The State Department's Country Reports on Human Rights doesn't include the usual sections on religious freedom this year. Just refer to last year's report, says State.

So glad to know there's nothing new to be concerned about. For example, that summons for all 1,000 remaining Christians to leave the Syrian city of al-Qusayr within a few days, delivered from the minarets of the city the other day -- you see, that's not really a problem, because most of the Christians had already left al-Qusayr in early spring, when they were attacked by multiple Islamist factions. So, it's old hat, water under the bridge, old news.

Besides, they're only Christians.

H/t Catholic Culture.

You can read the State Department's report here.

Thursday, October 27, 2011

The weedy direction of the Arab Spring

Good news for all those folks (Al Gore and Joe Biden, for example) who were so ecstatic about the so-called Arab Spring: move to Tunisia and you'll soon be able to have four wives! For feminists, unfortunately, there's no word yet on how many husbands a woman will be able to have. Since the party rising to dominance in Tunisia has declared that Sharia will be the basis for Tunisian law in future, I'm guessing that the latter number will be 1 -- or more accurately, perhaps, one quarter.

Wednesday, December 29, 2010

War and Remembrance: one thing right

A few posts ago, I complained bitterly about the casual anti-Catholic attitude which Herman Wouk seemed to support through some of his characters in his novel War and Remembrance. However, these words he gives to one of his protagonists, Aaron Jastrow, are right on the money:

The lesson was writ plain by Thucydides centuries before Christ was born. Democracy satisfies best the human thirst for freedom; yet, being undisciplined, turbulent, and luxury-seeking, it falls time and again to austere single-minded despotism.

In the World War II setting of War and Remembrance, obviously the "single minded despotism" was Nazism, and secondarily Soviet Communism and Japanese militarism.

Now, it's radical Islam. We were very very lucky to escape those other single-minded despotisms. We're sixty years further down the decline of our culture; I wonder if we'll be lucky -- or blessed -- again.

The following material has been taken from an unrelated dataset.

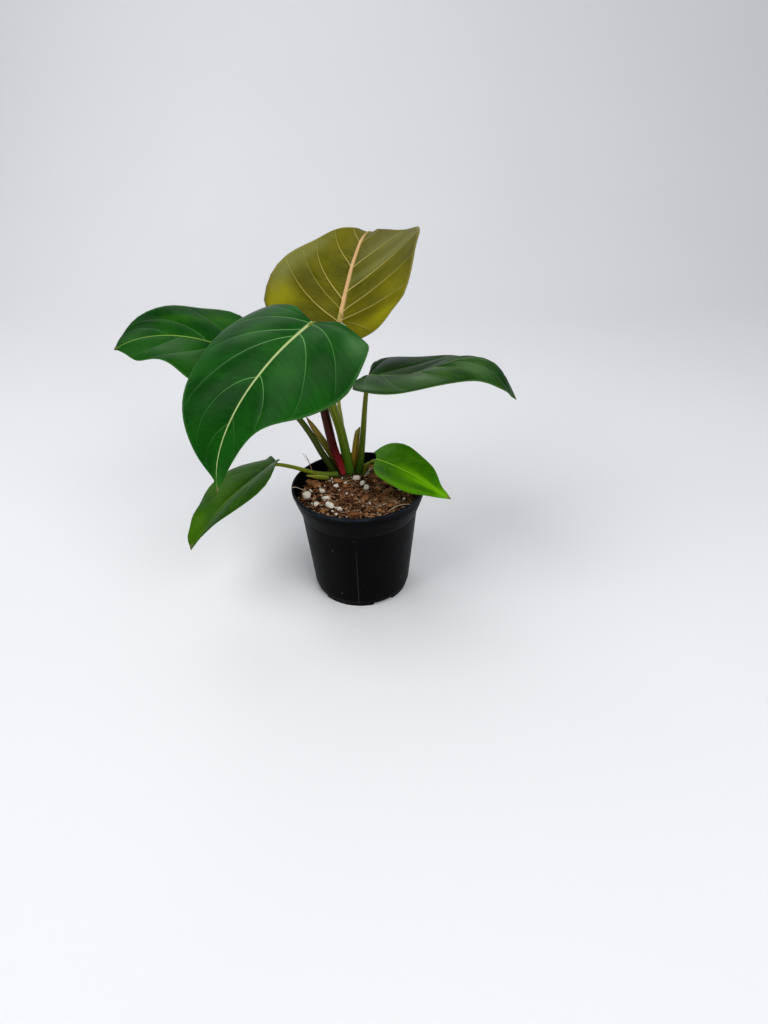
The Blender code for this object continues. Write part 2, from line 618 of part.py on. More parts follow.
def blade_frame(leaf, along):
    """Midrib point, forward, left and up directions at distances along the blade."""
    steps = 200
    distance = np.linspace(0.0, leaf["length"], steps + 1)

    def directions(share):
        turn = np.radians(leaf["heading"] + leaf["sweep"] * share)
        rise = leaf["rise"] - leaf["arch"] * share - leaf["droop"] * share**4
        return turn, np.radians(rise + leaf["hump"] * np.sin(np.pi * share) ** 2)

    def forward_of(share):
        turn, rise = directions(share)
        return np.stack([np.cos(rise) * np.cos(turn), np.cos(rise) * np.sin(turn), np.sin(rise)], -1)

    heading = forward_of(distance / leaf["length"])
    walked = np.cumsum(0.5 * (heading[1:] + heading[:-1]) * (leaf["length"] / steps), axis=0)
    midrib = np.vstack([np.zeros(3), walked])
    inside = np.clip(along, 0.0, leaf["length"])
    centre = np.stack([np.interp(inside, distance, midrib[:, k]) for k in range(3)], -1)
    share = inside / leaf["length"]
    forward = forward_of(share)
    turn, _ = directions(share)
    level = np.stack([-np.sin(turn), np.cos(turn), np.zeros_like(turn)], -1)
    upward = np.cross(forward, level)
    roll = np.radians(leaf["roll"] + leaf["twist"] * share)[..., None]
    left = np.cos(roll) * level + np.sin(roll) * upward
    up = np.cos(roll) * upward - np.sin(roll) * level
    attach = np.array(above_mix([leaf["attach"]])[0])
    centre = centre + np.minimum(along, 0.0)[..., None] * forward + attach
    return centre, forward, left, up


def ripple(leaf, half, rows, columns):
    """How far each point of a half's grid is lifted by the waves of its margin."""
    row = np.linspace(0.0, 1.0, rows + 1)[:, None]
    column = np.linspace(0.0, 1.0, columns + 1)[None, :]
    swing = np.sin(2 * np.pi * WAVES * row + np.radians(leaf["wave_start"][half]))
    return leaf["wave"][half] * column**2 * swing * np.sqrt(np.maximum(np.sin(np.pi * row), 0.0))


def bend_half(leaf, half, flat):
    """Bends a flat grid into place. half is 0 for the left one and 1 for the right one."""
    along, across = flat[..., 0], flat[..., 1]
    side = 1 - 2 * half
    centre, _, left, up = blade_frame(leaf, along)
    towards_tip = np.clip(along / leaf["length"], 0.0, 1.0)
    fold = np.radians(leaf["fold"][half] + leaf["fold_change"][half] * towards_tip)
    curl = np.radians(leaf["curl"][half])
    rate = curl / leaf["half_width"] or 1e-6
    outward = (np.sin(fold + rate * across) - np.sin(fold)) / rate
    lift = (np.cos(fold) - np.cos(fold + rate * across)) / rate
    lift = lift - np.tan(np.radians(leaf["lobe_lift"])) * np.minimum(along, 0.0)
    lift = lift + ripple(leaf, half, flat.shape[0] - 1, flat.shape[1] - 1)
    return centre + side * outward[..., None] * left + lift[..., None] * up


def blade_surface(leaf, rows, columns):
    """Points and faces of the whole blade, with the indices of its midrib points."""
    flat = [flat_half(leaf, half, rows, columns) for half in (0, 1)]
    bent = [bend_half(leaf, half, flat[half]) for half in (0, 1)]
    verts, lookup, midrib = [], {}, set()

    def corner(half, row, column):
        if row == rows:
            key = "tip"
        elif column == 0:
            key = "attach" if flat[0][row, 0, 0] < 1e-9 else ("rib", row)
        else:
            key = (half, row, column)
        if key not in lookup:
            lookup[key] = len(verts)
            verts.append(bent[half][row, column])
        if column == 0:
            midrib.add(lookup[key])
        return lookup[key]

    faces = []
    for half in (0, 1):
        for row in range(rows):
            for column in range(columns):
                ring = [
                    corner(half, row, column),
                    corner(half, row + 1, column),
                    corner(half, row + 1, column + 1),
                    corner(half, row, column + 1),
                ]
                ring = list(dict.fromkeys(ring))
                if len(ring) > 2:
                    faces.append(ring if half == 1 else ring[::-1])
    return np.array(verts), faces, sorted(midrib)


def clear_of_rim(leaf):
    """The same leaf, raised if it would touch the pot's rim."""
    flat = [flat_half(leaf, half, 3 * BLADE_ROWS, 3 * BLADE_COLUMNS) for half in (0, 1)]
    points = np.concatenate([bend_half(leaf, half, flat[half]).reshape(-1, 3) for half in (0, 1)])
    outward = np.hypot(points[:, 0], points[:, 1])
    over_rim = np.abs(outward - (RIM_RADIUS - RIM_WIDTH / 2)) < RIM_WIDTH
    if not over_rim.any():
        return leaf
    lowest = points[over_rim, 2].min() - BLADE_THICKNESS - MIDRIB_DEPTH
    x, y, height = leaf["attach"]
    return {**leaf, "attach": (x, y, height + max(0.0, POT_HEIGHT + SEAT_GAP - lowest))}


def surface_normals(verts, faces):
    normals = np.zeros_like(verts)
    for face in faces:
        corners = verts[face]
        normal = np.zeros(3)
        for k in range(1, len(face) - 1):
            normal += np.cross(corners[k] - corners[0], corners[k + 1] - corners[0])
        normals[face] += normal
    return normals / np.linalg.norm(normals, axis=1)[:, None]


def build_blade(name, leaf):
    """A thin closed blade with its midrib raised on the underside."""
    verts, faces, midrib = blade_surface(leaf, BLADE_ROWS, BLADE_COLUMNS)
    normals = surface_normals(verts, faces)
    up = blade_frame(leaf, np.array([0.0]))[3][0]
    if normals[midrib[0]].dot(up) < 0:
        normals = -normals
    below = np.full(len(verts), BLADE_THICKNESS / 2)
    below[midrib] += MIDRIB_DEPTH
    below[midrib[-1]] = BLADE_THICKNESS / 2
    count = len(verts)
    both = np.vstack([verts + normals * BLADE_THICKNESS / 2, verts - normals * below[:, None]])
    edges = {}
    for face in faces:
        for a, b in zip(face, face[1:] + face[:1]):
            edges[(a, b)] = edges.get((a, b), 0) + 1
    solid = [tuple(face) for face in faces]
    solid += [tuple(count + k for k in reversed(face)) for face in faces]
    solid += [(b, a, count + a, count + b) for a, b in edges if (b, a) not in edges]
    return add_piece(name, both, solid, LEAF_MATERIAL.get(name, "leaf_dark"), smooth_angle=60.0)


# ---------------------------------------------------------------- loose pieces on the mix


def lump(size, seed, rough, square):
    """Points and faces of a rough pebble; square above 1 gives it flatter faces."""
    shape = bmesh.new()
    bmesh.ops.create_icosphere(shape, subdivisions=2, radius=1.0)
    points = np.array([v.co for v in shape.verts])
    faces = [tuple(v.index for v in face.verts) for face in shape.faces]
    shape.free()
    rng = np.random.default_rng(seed)
    points = np.sign(points) * np.abs(points) ** (1.0 / square)
    for direction in rng.normal(size=(5, 3)):
        direction /= np.linalg.norm(direction)
        points *= (1.0 + rough * np.sin(3.0 * points @ direction + rng.uniform(0, 6)))[:, None]
    points /= np.abs(points).max(axis=0)
    return points * np.array(size) / 2, faces


def build_loose(prefix, pieces, material, rough, square, grounds):
    for number, ((x, y), size, turn) in enumerate(pieces, start=1):
        points, faces = lump(size, number, rough, square)
        turn = np.radians(turn)
        spun = points.copy()
        spun[:, 0] = x + points[:, 0] * np.cos(turn) - points[:, 1] * np.sin(turn)
        spun[:, 1] = y + points[:, 0] * np.sin(turn) + points[:, 1] * np.cos(turn)
        spun[:, 2] += POT_HEIGHT
        add_piece(f"{prefix}_{number}", settle(spun, grounds), faces, material, smooth_angle=50.0)


def build_fibres(grounds):
    for name, (points, radius) in FIBRES.items():
        verts, faces = tube(above_mix(points), [radius] * len(points), sides=5, rings=20)
        add_piece(name, settle(verts, grounds), faces, "root_fibre")


def main():
    clear_scene()
    grounds = [surface_of(build_pot()), surface_of(build_potting_mix())]
    build_crown()
    leaves = {name: clear_of_rim(leaf) for name, leaf in LEAVES.items()}
    blades = {name: surface_of(build_blade(name, leaf)) for name, leaf in leaves.items()}
    build_stalks(leaves, blades)
    build_sheaths()
    build_loose("perlite", PERLITE_GRAINS, "perlite", 0.07, 1.1, grounds)
    build_loose("bark_chip", BARK_CHIPS, "bark", 0.05, 1.8, grounds)
    build_fibres(grounds)


main()
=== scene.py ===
"""Looks of a young potted philodendron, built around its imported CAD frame.

The frame is in metres. The shapes below are worked out in millimetres and turned into metres
by add_mesh. +X is the plant's right, -Y its front and +Z up, and the pot stands on Z = 0.
"""

import bmesh
import bpy
import numpy as np
from mathutils import Matrix, Vector


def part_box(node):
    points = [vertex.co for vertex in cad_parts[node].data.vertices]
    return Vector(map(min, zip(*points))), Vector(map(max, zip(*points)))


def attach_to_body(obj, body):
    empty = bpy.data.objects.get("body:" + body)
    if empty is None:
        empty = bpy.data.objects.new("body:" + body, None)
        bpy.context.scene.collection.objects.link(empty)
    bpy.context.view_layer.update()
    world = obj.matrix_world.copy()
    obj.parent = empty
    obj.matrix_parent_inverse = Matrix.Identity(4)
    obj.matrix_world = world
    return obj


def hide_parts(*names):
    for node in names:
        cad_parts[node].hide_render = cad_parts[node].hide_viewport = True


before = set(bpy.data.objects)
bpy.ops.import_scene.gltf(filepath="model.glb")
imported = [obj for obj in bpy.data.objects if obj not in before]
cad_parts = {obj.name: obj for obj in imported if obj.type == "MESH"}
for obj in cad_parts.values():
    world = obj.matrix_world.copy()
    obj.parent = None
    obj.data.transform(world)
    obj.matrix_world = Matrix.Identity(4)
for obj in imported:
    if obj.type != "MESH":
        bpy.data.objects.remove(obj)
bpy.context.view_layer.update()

MM = 0.001

# Pot, as in the CAD frame
POT_HEIGHT = 116.0
RIM_RADIUS = 65.0
RIM_WIDTH = 2.6
LIP_HEIGHT = 4.0
COLLAR_HEIGHT = 26.0
COLLAR_TOP_RADIUS = 62.8
COLLAR_FOOT_RADIUS = 58.6
BODY_TOP_RADIUS = 57.0
BODY_FOOT_RADIUS = 48.6
FOOT_RADIUS = 46.5
FOOT_WIDTH = 3.0
FOOT_HEIGHT = 3.2
FLOOR = 1.6
WALL = 1.2
PAD_RADIUS = 14.0
FOOT_NOTCHES = 4
NOTCH_FIRST = 28.0
NOTCH_ANGLE = 26.0
DRAIN_HOLES = 8
DRAIN_HOLE_RADIUS = 4.0
DRAIN_CIRCLE_RADIUS = 30.0
COLLAR_FOOT = POT_HEIGHT - COLLAR_HEIGHT
COLLAR_MIDDLE = POT_HEIGHT - 0.85 * COLLAR_HEIGHT
FLOOR_TOP = FOOT_HEIGHT + FLOOR
POT_STEPS = 180
SEAM_ANGLES = (-93.0, 87.0)
SEAM_TOP = 56.0
SEAM_HEIGHT = 0.3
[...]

Sunday, September 23, 2007

May I have another helping of whitewash, please?


I was thumbing through the PBS video catalog today and noticed a certain... well, attitude toward Islam in this description of the DVD Islam: Empire of Faith:

The riveting story of Islam's first 1,000 years. Watch as Islam sustains the intellectual legacies of Greece, Egypt, and China, and brings Europe immeasurable advances in science, medicine, and the arts during the Middle Ages.



Ah, I see. Islam was merely a movement to preserve the intellectual legacies of other civilizations and selflessly share them out with benighted regions like Europe.

Got it. Thanks, PBS. Good thing we can count on you to spend our tax dollars wisely, as you fearlessly expose the chief impact Islam has had on the non-Islamic world. Which wouldn't be 1,500 years of war, rapine, and religious bigotry, of course. Those were only the regrettable, minor aberrations of a few zealots. Who can blame them, really, if they became understandably frustrated when their humanitarian efforts to broaden the reach of Aristotle's Poetics were so ungratefully misunderstood?